= Given instruction =
Look at the entries below and reproduce them exactly.

Parts and joints as JSON:
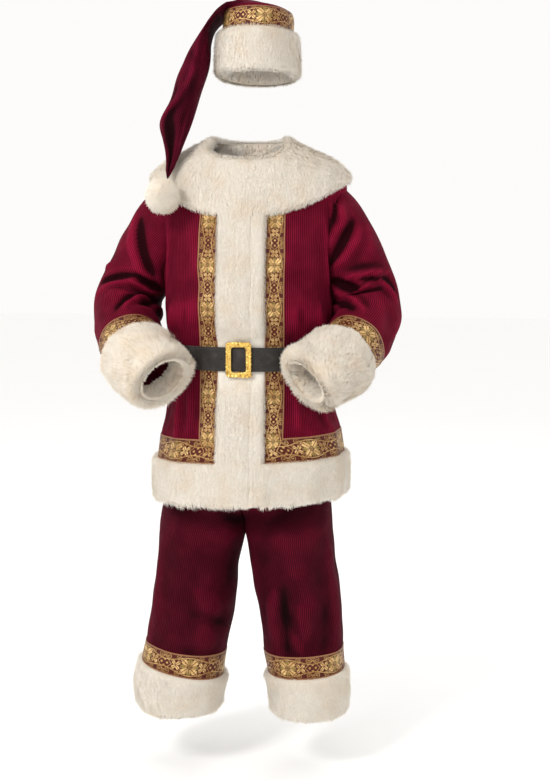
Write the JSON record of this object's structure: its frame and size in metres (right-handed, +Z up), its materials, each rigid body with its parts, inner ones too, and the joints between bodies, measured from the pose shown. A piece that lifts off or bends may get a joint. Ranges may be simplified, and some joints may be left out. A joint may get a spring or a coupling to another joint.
{
  "type": "santa suit",
  "caption": "Hollow worn suit: burgundy velvet jacket, trousers and pointed hat with white fur trim, gold brocade ribbon, and a dark belt with a gold buckle.",
  "frame": {"origin": "middle of the neck and shoulders, where the wearer holds the jacket up", "axes": "+Z up, the wearer faces -Y, +X is the wearer's left"},
  "size_m": [0.7606, 0.4935, 1.7526],
  "materials": {
    "burgundy_velvet": "ribbed burgundy velvet with a soft sheen along the ribs",
    "white_fur": "warm white plush fur, long soft pile",
    "gold_brocade": "woven metallic gold pattern on a dark red ground, corded edges",
    "charcoal_leather": "matt charcoal grained belt leather",
    "gold_metal": "bright polished gold-coloured cast metal with chiselled relief"
  },
  "bodies": {
    "root": {"belt_buckle": "gold_metal", "belt_strap": "charcoal_leather", "fur_collar": "white_fur", "fur_cuff_left": "white_fur", "fur_cuff_right": "white_fur", "fur_hem": "white_fur", "fur_leg_left": "white_fur", "fur_leg_right": "white_fur", "fur_placket": "white_fur", "hat_cone": "burgundy_velvet", "hat_fur_band": "white_fur", "hat_pompom": "white_fur", "hat_ribbon": "gold_brocade", "jacket_back": "burgundy_velvet", "jacket_front_left": "burgundy_velvet", "jacket_front_right": "burgundy_velvet", "ribbon_front_left": "gold_brocade", "ribbon_front_right": "gold_brocade", "ribbon_hem": "gold_brocade", "ribbon_leg_left": "gold_brocade", "ribbon_leg_right": "gold_brocade", "ribbon_sleeve_left": "gold_brocade", "ribbon_sleeve_right": "gold_brocade", "sleeve_left": "burgundy_velvet", "sleeve_right": "burgundy_velvet", "trousers_back_left": "burgundy_velvet", "trousers_back_right": "burgundy_velvet", "trousers_front_left": "burgundy_velvet", "trousers_front_right": "burgundy_velvet", "trousers_waistband": "burgundy_velvet"}
  },
  "joints": []
}
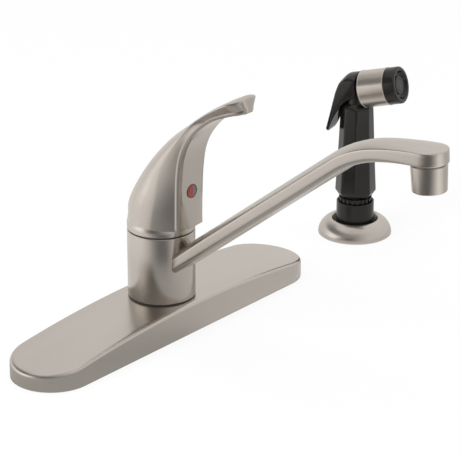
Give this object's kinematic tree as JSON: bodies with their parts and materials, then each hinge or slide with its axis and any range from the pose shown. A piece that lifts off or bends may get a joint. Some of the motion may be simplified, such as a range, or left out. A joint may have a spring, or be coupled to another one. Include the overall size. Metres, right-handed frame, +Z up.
{
  "type": "side spray kitchen faucet",
  "caption": "Single-lever kitchen faucet on a long deck plate, with a low arched swivel spout and a separate pull-up hand spray in a deck holder.",
  "frame": {"origin": "on the sink deck, on the axis of the middle hole and of the spout hub", "axes": "+X along the row of sink holes towards the hand spray, -Y towards the user, +Z up"},
  "size_m": [0.3567, 0.2402, 0.2097],
  "materials": {
    "nickel": "satin brushed nickel",
    "black_plastic": "glossy black",
    "grey_plastic": "matte dark grey",
    "indicator": "glossy, half red and half blue-grey",
    "brass": "turned",
    "copper": "drawn copper tube",
    "steel": "plain",
    "rubber": "matte",
    "ceramic": "lapped ceramic"
  },
  "bodies": {
    "root": {"base_plate": "nickel", "deck_gasket": "rubber", "under_plate": "grey_plastic", "shank_left": "grey_plastic", "shank_right": "grey_plastic", "washer_left": "steel", "washer_right": "steel", "wing_nut_left": "grey_plastic", "wing_nut_right": "grey_plastic", "valve_body": "brass", "inlet_tube_hot": "copper", "inlet_tube_cold": "copper", "inlet_seal_hot": "rubber", "inlet_seal_cold": "rubber", "spray_outlet": "brass", "spout_seal_low": "rubber", "spout_seal_high": "rubber", "glide_ring_low": "grey_plastic", "glide_ring_high": "grey_plastic", "fixed_disc": "ceramic", "cartridge_housing": "grey_plastic", "bonnet_nut": "brass", "cap": "nickel", "spray_flange": "nickel", "spray_holder": "black_plastic", "spray_washer": "steel", "spray_nut": "grey_plastic"},
    "spout": {"spout_hub": "nickel", "spout_arm": "nickel", "aerator_shell": "nickel", "aerator_insert": "grey_plastic", "aerator_washer": "rubber"},
    "rotor": {"cartridge_rotor": "grey_plastic", "lever_pin": "steel"},
    "lever": {"handle": "nickel", "lever_stem": "steel", "handle_screw": "steel", "handle_button": "indicator"},
    "disc": {"moving_disc": "ceramic"},
    "shuttle": {"diverter": "brass"},
    "hose_end": {"hose_coupling": "black_plastic"},
    "spray": {"spray_grip": "black_plastic", "spray_sleeve": "nickel", "nozzle_ring": "black_plastic", "spray_face": "grey_plastic", "thumb_pin": "steel"},
    "trigger": {"thumb_lever": "black_plastic"},
    "spray_stem": {"spray_valve": "brass"}
  },
  "joints": [
    {"name": "spout_swivel", "type": "hinge", "parent": "root", "child": "spout", "pos_m": [0, 0, 0.043], "axis": [0, 0, 1], "range_deg": [-60, 60]},
    {"name": "handle_temperature", "type": "hinge", "parent": "root", "child": "rotor", "pos_m": [0, 0, 0.063], "axis": [0, 0, 1], "range_deg": [-45, 45]},
    {"name": "handle_lift", "type": "hinge", "parent": "rotor", "child": "lever", "pos_m": [0, 0, 0.071], "axis": [-1, 0, 0], "range_deg": [0, 24]},
    {"name": "disc_slide", "type": "slide", "parent": "rotor", "child": "disc", "axis": [0, -1, 0], "range_m": [0, 0.004]},
    {"name": "diverter_slide", "type": "slide", "parent": "root", "child": "shuttle", "axis": [0, 1, 0], "range_m": [0, 0.003]},
    {"name": "spray_lift", "type": "slide", "parent": "root", "child": "hose_end", "axis": [0, 0, 1], "range_m": [0, 0.15]},
    {"name": "spray_turn", "type": "hinge", "parent": "hose_end", "child": "spray", "pos_m": [0.2032, -0.0023, 0.06], "axis": [0, 0, 1], "continuous": true},
    {"name": "thumb_press", "type": "hinge", "parent": "spray", "child": "trigger", "pos_m": [0.20297, -0.00133, 0.1075], "axis": [-0.9744, -0.225, 0], "range_deg": [0, 6], "stiffness_Nm_per_rad": 1.5, "springref_deg": -4.58},
    {"name": "valve_push", "type": "slide", "parent": "spray", "child": "spray_stem", "axis": [0.225, -0.9744, 0], "range_m": [0, 0.001]}
  ],
  "couplings": [
    {"joint": "disc_slide", "follows": "handle_lift", "m_per_rad": 0.00942},
    {"joint": "valve_push", "follows": "thumb_press", "m_per_rad": 0.0095}
  ]
}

= Solved problem =
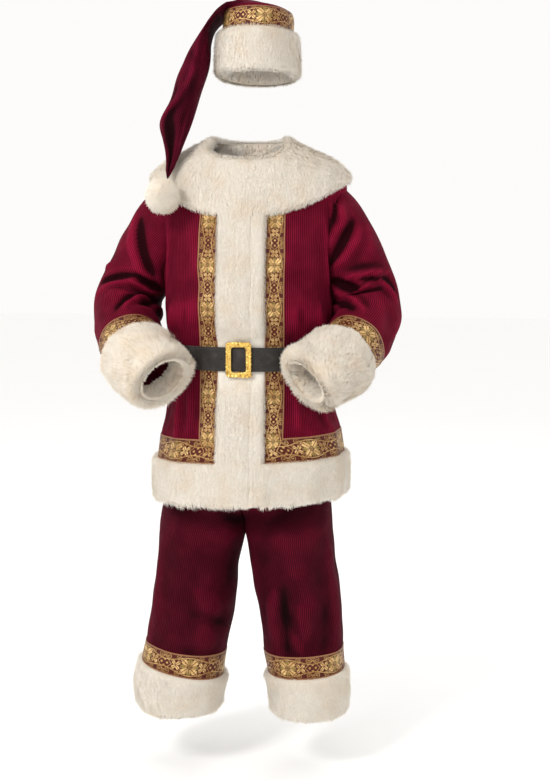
Write the JSON record of this object's structure: its frame and size in metres (right-handed, +Z up), its materials, each rigid body with its parts, inner ones too, and the joints between bodies, measured from the pose shown. A piece that lifts off or bends may get a joint. Ranges may be simplified, and some joints may be left out. A joint may get a spring or a coupling to another joint.
{
  "type": "santa suit",
  "caption": "Hollow worn suit: burgundy velvet jacket, trousers and pointed hat with white fur trim, gold brocade ribbon, and a dark belt with a gold buckle.",
  "frame": {"origin": "middle of the neck and shoulders, where the wearer holds the jacket up", "axes": "+Z up, the wearer faces -Y, +X is the wearer's left"},
  "size_m": [0.7606, 0.4935, 1.7526],
  "materials": {
    "burgundy_velvet": "ribbed burgundy velvet with a soft sheen along the ribs",
    "white_fur": "warm white plush fur, long soft pile",
    "gold_brocade": "woven metallic gold pattern on a dark red ground, corded edges",
    "charcoal_leather": "matt charcoal grained belt leather",
    "gold_metal": "bright polished gold-coloured cast metal with chiselled relief"
  },
  "bodies": {
    "root": {"belt_buckle": "gold_metal", "belt_strap": "charcoal_leather", "fur_collar": "white_fur", "fur_cuff_left": "white_fur", "fur_cuff_right": "white_fur", "fur_hem": "white_fur", "fur_leg_left": "white_fur", "fur_leg_right": "white_fur", "fur_placket": "white_fur", "hat_cone": "burgundy_velvet", "hat_fur_band": "white_fur", "hat_pompom": "white_fur", "hat_ribbon": "gold_brocade", "jacket_back": "burgundy_velvet", "jacket_front_left": "burgundy_velvet", "jacket_front_right": "burgundy_velvet", "ribbon_front_left": "gold_brocade", "ribbon_front_right": "gold_brocade", "ribbon_hem": "gold_brocade", "ribbon_leg_left": "gold_brocade", "ribbon_leg_right": "gold_brocade", "ribbon_sleeve_left": "gold_brocade", "ribbon_sleeve_right": "gold_brocade", "sleeve_left": "burgundy_velvet", "sleeve_right": "burgundy_velvet", "trousers_back_left": "burgundy_velvet", "trousers_back_right": "burgundy_velvet", "trousers_front_left": "burgundy_velvet", "trousers_front_right": "burgundy_velvet", "trousers_waistband": "burgundy_velvet"}
  },
  "joints": []
}
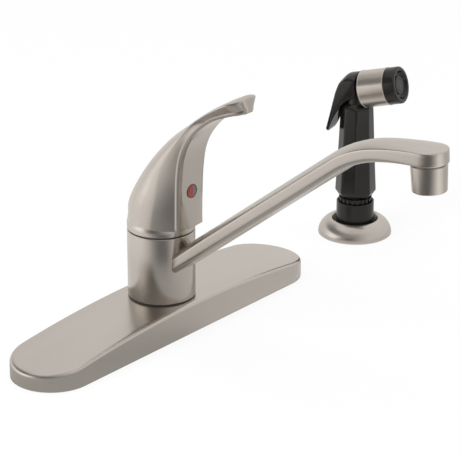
Give this object's kinematic tree as JSON: bodies with their parts and materials, then each hinge or slide with its axis and any range from the pose shown. A piece that lifts off or bends may get a joint. Some of the motion may be simplified, such as a range, or left out. A joint may have a spring, or be coupled to another one. Include the overall size. Metres, right-handed frame, +Z up.
{
  "type": "side spray kitchen faucet",
  "caption": "Single-lever kitchen faucet on a long deck plate, with a low arched swivel spout and a separate pull-up hand spray in a deck holder.",
  "frame": {"origin": "on the sink deck, on the axis of the middle hole and of the spout hub", "axes": "+X along the row of sink holes towards the hand spray, -Y towards the user, +Z up"},
  "size_m": [0.3567, 0.2402, 0.2097],
  "materials": {
    "nickel": "satin brushed nickel",
    "black_plastic": "glossy black",
    "grey_plastic": "matte dark grey",
    "indicator": "glossy, half red and half blue-grey",
    "brass": "turned",
    "copper": "drawn copper tube",
    "steel": "plain",
    "rubber": "matte",
    "ceramic": "lapped ceramic"
  },
  "bodies": {
    "root": {"base_plate": "nickel", "deck_gasket": "rubber", "under_plate": "grey_plastic", "shank_left": "grey_plastic", "shank_right": "grey_plastic", "washer_left": "steel", "washer_right": "steel", "wing_nut_left": "grey_plastic", "wing_nut_right": "grey_plastic", "valve_body": "brass", "inlet_tube_hot": "copper", "inlet_tube_cold": "copper", "inlet_seal_hot": "rubber", "inlet_seal_cold": "rubber", "spray_outlet": "brass", "spout_seal_low": "rubber", "spout_seal_high": "rubber", "glide_ring_low": "grey_plastic", "glide_ring_high": "grey_plastic", "fixed_disc": "ceramic", "cartridge_housing": "grey_plastic", "bonnet_nut": "brass", "cap": "nickel", "spray_flange": "nickel", "spray_holder": "black_plastic", "spray_washer": "steel", "spray_nut": "grey_plastic"},
    "spout": {"spout_hub": "nickel", "spout_arm": "nickel", "aerator_shell": "nickel", "aerator_insert": "grey_plastic", "aerator_washer": "rubber"},
    "rotor": {"cartridge_rotor": "grey_plastic", "lever_pin": "steel"},
    "lever": {"handle": "nickel", "lever_stem": "steel", "handle_screw": "steel", "handle_button": "indicator"},
    "disc": {"moving_disc": "ceramic"},
    "shuttle": {"diverter": "brass"},
    "hose_end": {"hose_coupling": "black_plastic"},
    "spray": {"spray_grip": "black_plastic", "spray_sleeve": "nickel", "nozzle_ring": "black_plastic", "spray_face": "grey_plastic", "thumb_pin": "steel"},
    "trigger": {"thumb_lever": "black_plastic"},
    "spray_stem": {"spray_valve": "brass"}
  },
  "joints": [
    {"name": "spout_swivel", "type": "hinge", "parent": "root", "child": "spout", "pos_m": [0, 0, 0.043], "axis": [0, 0, 1], "range_deg": [-60, 60]},
    {"name": "handle_temperature", "type": "hinge", "parent": "root", "child": "rotor", "pos_m": [0, 0, 0.063], "axis": [0, 0, 1], "range_deg": [-45, 45]},
    {"name": "handle_lift", "type": "hinge", "parent": "rotor", "child": "lever", "pos_m": [0, 0, 0.071], "axis": [-1, 0, 0], "range_deg": [0, 24]},
    {"name": "disc_slide", "type": "slide", "parent": "rotor", "child": "disc", "axis": [0, -1, 0], "range_m": [0, 0.004]},
    {"name": "diverter_slide", "type": "slide", "parent": "root", "child": "shuttle", "axis": [0, 1, 0], "range_m": [0, 0.003]},
    {"name": "spray_lift", "type": "slide", "parent": "root", "child": "hose_end", "axis": [0, 0, 1], "range_m": [0, 0.15]},
    {"name": "spray_turn", "type": "hinge", "parent": "hose_end", "child": "spray", "pos_m": [0.2032, -0.0023, 0.06], "axis": [0, 0, 1], "continuous": true},
    {"name": "thumb_press", "type": "hinge", "parent": "spray", "child": "trigger", "pos_m": [0.20297, -0.00133, 0.1075], "axis": [-0.9744, -0.225, 0], "range_deg": [0, 6], "stiffness_Nm_per_rad": 1.5, "springref_deg": -4.58},
    {"name": "valve_push", "type": "slide", "parent": "spray", "child": "spray_stem", "axis": [0.225, -0.9744, 0], "range_m": [0, 0.001]}
  ],
  "couplings": [
    {"joint": "disc_slide", "follows": "handle_lift", "m_per_rad": 0.00942},
    {"joint": "valve_push", "follows": "thumb_press", "m_per_rad": 0.0095}
  ]
}